---------- PROVIDED DATA ----------

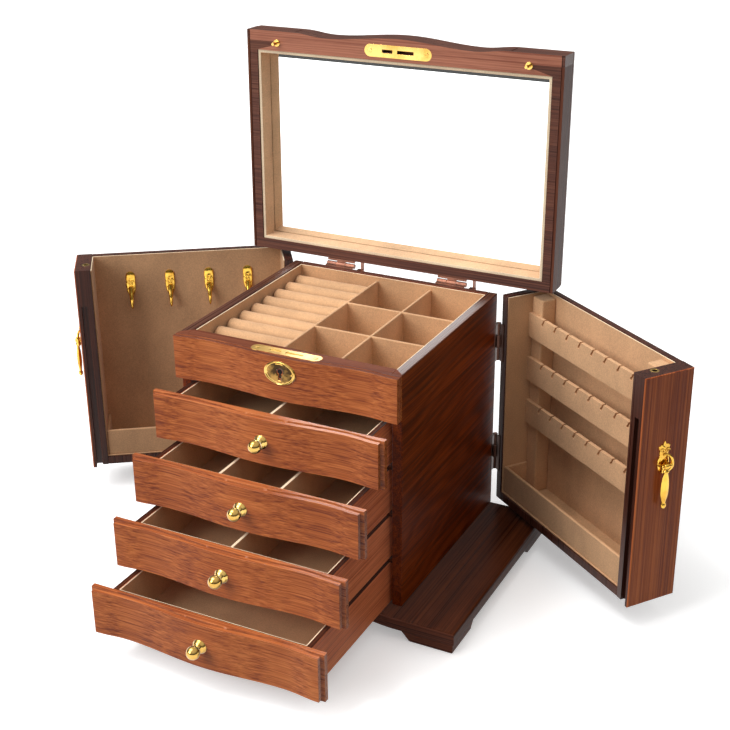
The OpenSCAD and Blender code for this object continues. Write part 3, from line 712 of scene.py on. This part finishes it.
def escutcheon():
    """A domed oval plate with a rolled rim, a keyhole and two pins. The keyhole is closed by a sheet
    painted near black as shade, and the inner field is a darker brass, a painted dark reflection.
    The profile is (share of the way from the hole to the rim, height in mm)."""
    low, high = closed_box("escutcheon")
    centre = Vector(((low.x + high.x) / 2, low.y + 1.7 * MM, (low.z + high.z) / 2))
    half_w, half_h = (high.x - low.x) / 2, (high.z - low.z) / 2
    key_r, slot, drop = 3.3 * MM, 1.6 * MM, 7.6 * MM
    profile = [(0, -3.0), (0, 0.75), (0.02, 0.9), (0.3, 1.22), (0.6, 1.18), (0.78, 0.92), (0.83, 0.82),
               (0.86, 0.95), (0.89, 1.4), (0.925, 1.6), (0.96, 1.5), (0.99, 1.15), (1.0, 0.7), (1.0, -0.7)]
    steps = 120
    slot_corners = (atan2(slot, drop), asin(slot / key_r))
    angles = sorted([tau * k / steps for k in range(steps)]
                    + [-pi / 2 + tau + s * a for s in (-1, 1) for a in slot_corners])
    bm = bmesh.new()
    rings = []
    for along, height in profile:
        ring = []
        for a in angles:
            inner = key_r
            if sin(a) < -0.5:
                inner = max(key_r, min(slot / max(abs(cos(a)), 1e-6), drop / -sin(a)))
            hole = Vector((inner * cos(a), inner * sin(a) + 1 * MM))
            rim = Vector((half_w * cos(a), half_h * sin(a)))
            p = hole.lerp(rim, along)
            ring.append(centre + Vector((p.x, -height * MM, p.y)))
        rings.append(ring)
    skin(bm, rings, caps=False)
    bm.verts.ensure_lookup_table()
    # The keyhole is closed by a flat sheet painted near black, as shade in the hole.
    keyhole_shade_sheet_y = centre.y + 0.25 * MM
    keyhole_shade_sheet = [bm.verts.new((p.co.x, keyhole_shade_sheet_y, p.co.z)) for p in bm.verts[:len(angles)]]
    # The inner field takes the darker brass, a painted dark reflection.
    for face in bm.faces:
        c = face.calc_center_median() - centre
        face.material_index = int((c.x / half_w) ** 2 + (c.z / half_h) ** 2 < 0.66)
    bm.faces.new(keyhole_shade_sheet).material_index = 2
    for x in (-12, 12):
        place = (Matrix.Translation(centre + Vector((x * MM, -0.6 * MM, 0)))
                 @ Matrix.Rotation(radians(90), 4, "X") @ Matrix.Scale(MM, 4))
        lathe(bm, [(1.1, 0), (1.1, 0.4), (0.95, 0.75), (0.6, 0.95), (0, 1.0)], place, 20)
    piece("escutcheon.fine", bm, "case", [BRASS, BRASS_PAINTED_DARK_REFLECTION, KEYHOLE_PAINTED_SHADE], ["escutcheon"],
          50, False)


escutcheon()
refined("lock_plate", [PLATE], 0.15 * MM)
for node in ("lock_case", "lock_bolt"):
    refined(node, [BRASS], 0.15 * MM)
for node in ("lid_hinge_fixed_leaves", "lid_hinge_leaves", "hinge_pins"):
    refined(node, [BRONZE], 0.15 * MM)
for node in ("door_hinge_fixed_leaves", "left_door_hinge_leaves", "right_door_hinge_leaves"):
    refined(node, [DOOR_BRONZE], 0.15 * MM)


def relief(bm, outline, crown, place, motif):
    """A cast plaque: outline is its edge in mm, and it rises to crown mm with a motif on top."""
    rings = 7
    count = len(outline)
    middle = Vector((sum(p[0] for p in outline) / count, sum(p[1] for p in outline) / count))
    loops = [[place @ Vector((x, y, 0)) for x, y in outline]]
    for k in range(rings):
        t = k / rings
        height = crown * (0.45 + 0.55 * sqrt(1 - (1 - t) ** 2))
        loop = []
        for x, y in outline:
            p = Vector((x, y)).lerp(middle, t * 0.96)
            loop.append(place @ Vector((p.x, p.y, height + motif(p.x, p.y) * min(1, 4 * t))))
        loops.append(loop)
    skin(bm, loops)


def scroll(bm, place, turns, size, flip, radii, side):
    """A raised scroll that winds in to its centre. flip is 1, or -1 for its mirror image."""
    steps = 26
    points = []
    for k in range(steps + 1):
        t = k / steps
        a = tau * turns * t
        r = size * (1 - 0.82 * t)
        points.append(place @ Vector((flip * r * cos(a), r * sin(a), 0.5 * t)))
    tube(bm, points, [r * MM for r in radii], 8, side)


def mirrored(right_half):
    """The whole outline of a plaque from its right half."""
    return right_half + [(-x, y) for x, y in right_half[::-1] if x > 0]


def necklace_hooks():
    """Four cast hooks: a plaque with scrolls, and a pointed tail that curves out of it."""
    low, high = closed_box("necklace_hooks")
    half_hook = 4.4 * MM
    bm = bmesh.new()
    first, last = low.y + half_hook, high.y - half_hook
    half = [(0, 2.6), (1.8, 2.2), (3.6, 0.9), (4.7, -1.2), (5.0, -4), (4.7, -8), (4.9, -12), (4.6, -16),
            (3.9, -19.5), (2.7, -22.5), (1.2, -24.6), (0, -25.2)]
    outline = mirrored(half)

    def motif(x, y):
        screw = 0.7 * exp(-((x * x + (y + 1.5) ** 2 - 4.5) / 4) ** 2)
        leaves = 0.35 * sin(1.25 * y + 1.1 * abs(x)) * (1 if y < -5 else 0)
        return screw + leaves

    for k in range(4):
        y = first + (last - first) * k / 3
        place = Matrix(((0, 0, 1, low.x), (-1, 0, 0, y), (0, 1, 0, high.z - 2.6 * MM), (0, 0, 0, 1)))
        place = place @ Matrix.Scale(MM, 4)
        relief(bm, outline, 1.6, place, motif)
        for flip in (-1, 1):
            for at, turns, size, radii in (((flip * 1.4, -9.5, 1.9), 1.2, 2.4, (0.62, 0.75, 0.3)),
                                           ((flip * 1.2, -15.5, 1.8), -1.1, 2.1, (0.55, 0.65, 0.3))):
                scroll(bm, place @ Matrix.Translation(at), turns, size, flip, radii,
                       Vector((1, 0, 0.1)))
        path = smooth_path([place @ Vector(p) for p in
                            ((0, -14, 1.2), (0, -19, 3.0), (0, -23, 5.0), (0, -27, 6.3), (0, -31.5, 6.4),
                             (0, -35.2, 5.2), (0, -37.2, 3.8))])
        tube(bm, path, [r * MM for r in (2.6, 2.4, 2.1, 1.9, 1.5, 0.9, 0.25)], 14, Vector((0, 1, 0)))
    piece("necklace_hooks.fine", bm, "left_door", [CAST], ["necklace_hooks"], 60, False)


def handle(side):
    """A cast back plate with a finial and a scroll, and the drop that hangs from it."""
    low, high = closed_box(side + "_handle_plate")
    pin_low, pin_high = closed_box(side + "_handle_drop")
    middle = (low.x + high.x) / 2
    pivot = Vector((middle, (pin_low.y + pin_high.y) / 2, pin_high.z - 2.4 * MM))
    top = (high.z - pivot.z) / MM
    place = Matrix(((1, 0, 0, middle), (0, 0, -1, high.y), (0, 1, 0, pivot.z), (0, 0, 0, 1)))
    place = place @ Matrix.Scale(MM, 4)
    plate_side = Vector((0, -1, 0.1))

    def on_pin(x):
        """Turns +Z along the pin, x mm from the middle of the handle, and takes mm."""
        return (Matrix.Translation(pivot + Vector((x * MM, 0, 0)))
                @ Matrix.Rotation(radians(90), 4, "Y") @ Matrix.Scale(MM, 4))

    half = [(0, top), (1.0, top - 1.6), (1.5, top - 3.2), (3.4, top - 3.0), (4.6, top - 4.4),
            (5.9, top - 4.2), (5.4, top - 6.6), (4.4, top - 8.6), (4.8, top - 10.8),
            (4.0, top - 12.6), (4.9, 7), (5.8, 4.4), (6.0, 1), (5.6, -2), (4.6, -4.4), (3.4, -6.4),
            (1.8, -8.0), (0, -8.8)]
    bm = bmesh.new()
    relief(bm, mirrored(half), 1.5, place, lambda x, y: 0.4 * sin(1.3 * y) * cos(0.9 * x)
           + 0.5 * exp(-(x * x + (y - 15) ** 2) / 6))
    for flip in (-1, 1):
        scroll(bm, place @ Matrix.Translation((flip * 2.6, top - 8.5, 1.6)), 1.1, 2.2, flip,
               (0.6, 0.7, 0.3), plate_side)
    hook = smooth_path([place @ Vector(p) for p in
                        ((-1.5, 9.5, 1.6), (1.5, 9.8, 2.6), (4.6, 7.6, 3.6), (6.4, 3.2, 4.2),
                         (6.2, -1.6, 4.2), (3.6, -4.6, 3.6), (0.8, -4.0, 3.0), (0.2, -1.4, 2.6),
                         (2.0, 0.4, 2.8))])
    tube(bm, hook, [r * MM for r in (0.8, 1.3, 1.6, 1.3, 0.9)], 12, plate_side)
    for x in (-4.2, 4.2):
        lathe(bm, [(0.9, 0), (1.7, 0), (2.0, 0.4), (2.0, 1.6), (1.7, 2), (0.9, 2)], on_pin(x - 1), 20)
        tube(bm, [place @ Vector((x, 0, out)) for out in (0.5, 2.2, 3.6)],
             [r * MM for r in (1.7, 1.3, 1.2)], 12)
    piece(side + "_handle_plate.fine", bm, side + "_door", [CAST],
          [side + "_handle_plate"], 60, False)

    bm = bmesh.new()
    lathe(bm, [(0, 0), (0.7, 0), (0.8, 0.3), (0.8, 2.8), (2.1, 2.9), (2.4, 3.4), (2.4, 7.4), (2.1, 7.9),
               (0.8, 8), (0.8, 10.5), (0.7, 10.8), (0, 10.8)], on_pin(-5.4), 24)
    length = (pivot.z - pin_low.z) / MM
    profile = [(1.2, 1.5), (1.5, 3.2), (2.6, 4.2), (2.8, 5.0), (2.4, 5.8), (1.9, 6.6), (2.4, 8.5), (3.0, 11),
               (3.5, 15), (3.8, 20), (3.7, 25), (3.2, 29), (2.5, 32), (1.8, 34), (1.7, 34.8), (2.4, 35.8),
               (2.7, 37.2), (2.3, 38.8), (1.4, length - 0.8), (0.3, length)]
    steps = 32
    rings = []
    for r, down in profile:
        flat = 0.62 if 7 < down < 34 else 0.85
        ring = []
        for k in range(steps):
            a = tau * k / steps
            ridge = 1 + (0.07 * cos(8 * a) if 8 < down < 31 else 0)
            ring.append(pivot + Vector((r * ridge * cos(a), r * ridge * flat * sin(a), -down)) * MM)
        rings.append(ring)
    skin(bm, rings)
    piece(side + "_handle_drop.fine", bm, side + "_handle", [CAST],
          [side + "_handle_drop"], 60, False)


necklace_hooks()
handle("left")
handle("right")


# ---- Stage, lights and camera ----

def stage_floor():
    """A white floor that throws no bounced light onto the chest."""
    bm = bmesh.new()
    bmesh.ops.create_grid(bm, x_segments=8, y_segments=8, size=9)
    mesh = bpy.data.meshes.new("floor")
    bm.to_mesh(mesh)
    bm.free()
    mesh.materials.append(floor_paper())
    floor = bpy.data.objects.new("floor", mesh)
    floor.visible_diffuse = False
    scene.collection.objects.link(floor)


def sun(name, toward, strength, spread):
    """A broad parallel light that shines along toward. spread is in degrees."""
    light = bpy.data.lights.new(name, "SUN")
    light.energy = strength
    light.angle = radians(spread)
    lamp = bpy.data.objects.new(name, light)
    scene.collection.objects.link(lamp)
    lamp.rotation_euler = Vector(toward).to_track_quat("-Z", "Y").to_euler()


def softbox(name, at, aim, size, power):
    """A rectangular lamp at one point, aimed at another."""
    light = bpy.data.lights.new(name, "AREA")
    light.shape = "RECTANGLE"
    light.size, light.size_y = size
    light.energy = power
    lamp = bpy.data.objects.new(name, light)
    scene.collection.objects.link(lamp)
    lamp.location = at
    lamp.rotation_euler = (Vector(aim) - Vector(at)).to_track_quat("-Z", "Y").to_euler()


def sky(stops):
    """A studio that is dim at the horizon and bright overhead, with a pale wall behind the floor.
    stops are (height, brightness)."""
    world = bpy.data.worlds.new("studio")
    world.use_nodes = True
    tree = world.node_tree
    place = tree.nodes.new("ShaderNodeTexCoord").outputs["Generated"]
    split = tree.nodes.new("ShaderNodeSeparateXYZ")
    ramp = tree.nodes.new("ShaderNodeValToRGB")
    elements = ramp.color_ramp.elements
    while len(elements) < len(stops):
        elements.new(0.5)
    for element, (height, value) in zip(elements, stops):
        element.position = height
        element.color = (value, value * 0.99, value * 0.975, 1)
    tree.links.new(place, split.inputs[0])
    tree.links.new(split.outputs["Z"], ramp.inputs["Fac"])
    glow = tree.nodes["Background"]
    tree.links.new(ramp.outputs["Color"], glow.inputs["Color"])
    wall = tree.nodes.new("ShaderNodeBackground")
    wall.inputs["Color"].default_value = (0.9, 0.9, 0.89, 1)
    seen = tree.nodes.new("ShaderNodeLightPath").outputs["Is Camera Ray"]
    choice = tree.nodes.new("ShaderNodeMixShader")
    for socket, value in enumerate((seen, glow.outputs[0], wall.outputs[0])):
        tree.links.new(value, choice.inputs[socket])
    tree.links.new(choice.outputs[0], tree.nodes["World Output"].inputs["Surface"])
    scene.world = world


def set_camera(location, yaw, pitch, roll, focal):
    """The photograph's viewpoint. Angles are in degrees, and focal is in frame widths."""
    yaw, pitch, roll = radians(yaw), radians(pitch), radians(roll)
    ahead = Vector((-sin(yaw) * cos(pitch), cos(yaw) * cos(pitch), sin(pitch)))
    right = Vector((cos(yaw), sin(yaw), 0))
    up = right.cross(ahead)
    tilted = cos(roll) * right + sin(roll) * up
    camera = bpy.data.objects.new("camera", bpy.data.cameras.new("camera"))
    camera.data.lens = focal * camera.data.sensor_width
    camera.matrix_world = Matrix.Translation(location) @ Matrix(
        (tilted, cos(roll) * up - sin(roll) * right, -ahead)).transposed().to_4x4()
    scene.collection.objects.link(camera)
    scene.camera = camera


# The mirror shows only the white studio, so what stands in front of it casts no reflections.
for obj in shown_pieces():
    if (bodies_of(obj)[0].startswith(("case", "drawer", "lock"))
            and obj.name not in ("base_board.fine", "feet.fine")):
        obj.visible_glossy = False

stage_floor()
sky([(0.0, 0.1), (0.25, 0.16), (0.6, 0.75), (1.0, 0.95)])
sun("top_sun", (0.42, 0.2, -0.9), 1.35, 45)
sun("glint_sun", (0.43, 0.15, -0.9), 0.4, 9)
softbox("front_light", (-1.35, -2.1, 1.4), (0, 0, 0.15), (1.4, 1.4), 48)
set_camera((0.54242, -1.00658, 0.70255), 27.15, -23.96, -0.58, 1.87140)
scene.view_settings.view_transform = "Standard"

----------

#### AIM:
Search the listing above for the string "scene". Copy every line that contains it.

#### THE SOLUTION:
The OpenSCAD and Blender code for this object continues. Write part 3, from line 712 of scene.py on. This part finishes it.
    scene.collection.objects.link(floor)
    scene.collection.objects.link(lamp)
    scene.collection.objects.link(lamp)
    scene.world = world
    scene.collection.objects.link(camera)
    scene.camera = camera
scene.view_settings.view_transform = "Standard"